At week's end the election campaign was beginning to take shape. Whitlam will obviously try to capitalize on the public's anger at what it considers to be Kerr's usurpation of power; he hoped to gain a large sympathy vote by hammering away at the theme that Fraser gained office shamefully. As he told a press conference last week, "Clearly the great issue, almost the sole issue of this campaign will be whether the government which the people elect with a majority in the House of Representatives will be allowed to govern from now on." The Labor Party will also stress the social reforms instituted by Whitlam's Cabinet: abolition of fees at universities, a national health insurance scheme, increased welfare payments, no-fault divorce and wide-ranging consumer protection laws.
Fraser is expected to base his campaign on themes he has been pounding at for months: the scandals involving some of Whitlam's close aides, Labor's antibusiness attitude and the mismanagement of the economy that has led to a current 16.9% annual rate of inflation and the worst unemployment since the 1930s.
Shabby Scandals. "Ultimately, the election will be decided by the 10% of the voters, mostly of the middle class, who swing from party to party," reported TIME Correspondent John Dunn. "It is doubtful if the sympathy they today feel for Whitlam will last the month until they reach the ballot box.
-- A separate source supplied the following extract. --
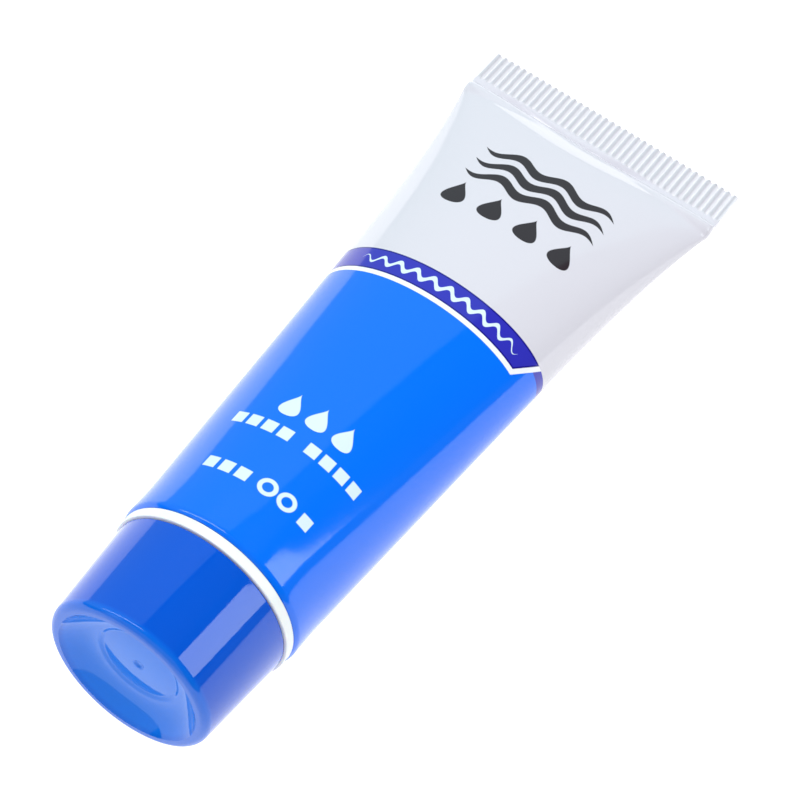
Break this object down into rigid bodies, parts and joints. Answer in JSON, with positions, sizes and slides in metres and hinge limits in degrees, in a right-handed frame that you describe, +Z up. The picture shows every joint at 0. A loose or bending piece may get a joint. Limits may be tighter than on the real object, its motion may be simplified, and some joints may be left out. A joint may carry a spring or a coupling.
{
  "type": "shaving cream tube",
  "caption": "Squeezable cosmetic tube with a flat crimped end and a wide screw cap, lying on its back, filled with shaving cream.",
  "frame": {"origin": "on the ground under the middle of the tube's bounding box", "axes": "+Y from the cap towards the crimped end, +Z up out of the printed front, +X to the right seen from the cap"},
  "size_m": [0.039, 0.109, 0.0248],
  "materials": {
    "sleeve_print": "gloss print, blue below and white above, on a white laminate",
    "head_plastic": "white polyethylene, satin",
    "barrier_film": "thin barrier moulding",
    "foil": "bright lacquered foil",
    "cream": "soft white cream",
    "liner_foam": "fine closed-cell foam",
    "cap_plastic": "polished blue polypropylene"
  },
  "bodies": {
    "tube": {"tube_sleeve": "sleeve_print", "tube_head": "head_plastic", "shoulder_insert": "barrier_film", "foil_seal": "foil", "cream": "cream"},
    "liner": {"cap_liner": "liner_foam"},
    "cap": {"screw_cap": "cap_plastic"}
  },
  "joints": [
    {"name": "cap_lift", "type": "slide", "parent": "tube", "child": "liner", "axis": [0, -0.9971, 0.0756], "range_m": [0, 0.015]},
    {"name": "cap_turn", "type": "hinge", "parent": "liner", "child": "cap", "pos_m": [0, -0.05379, 0.01358], "axis": [0, -0.9971, 0.0756], "range_deg": [0, 2160]}
  ],
  "couplings": [
    {"joint": "cap_lift", "follows": "cap_turn", "m_per_rad": 0.00039788}
  ]
}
By then, they are more likely to be influenced by the problems of the economy and recollection of the shabby scandals. Thus Eraser's coalition may just retain the government that came its way so surprisingly this week."
Even if the Liberal-Country Party coalition carries the House of Representatives, there is a chance that Labor will win in the Senate, which could mean a replay of the budget impasse that caused the current crisis. This possibility makes it almost certain that no matter who wins, the authority of the Senate will be trimmed; and if Whitlam wins, Sir John may well be forced to resign. When his secretary finished his proclamation to Parliament with the traditional "God save the Queen," Whitlam had an angry riposte. "Well may we say God save the Queen," he shouted, "because nothing will save the Governor General!"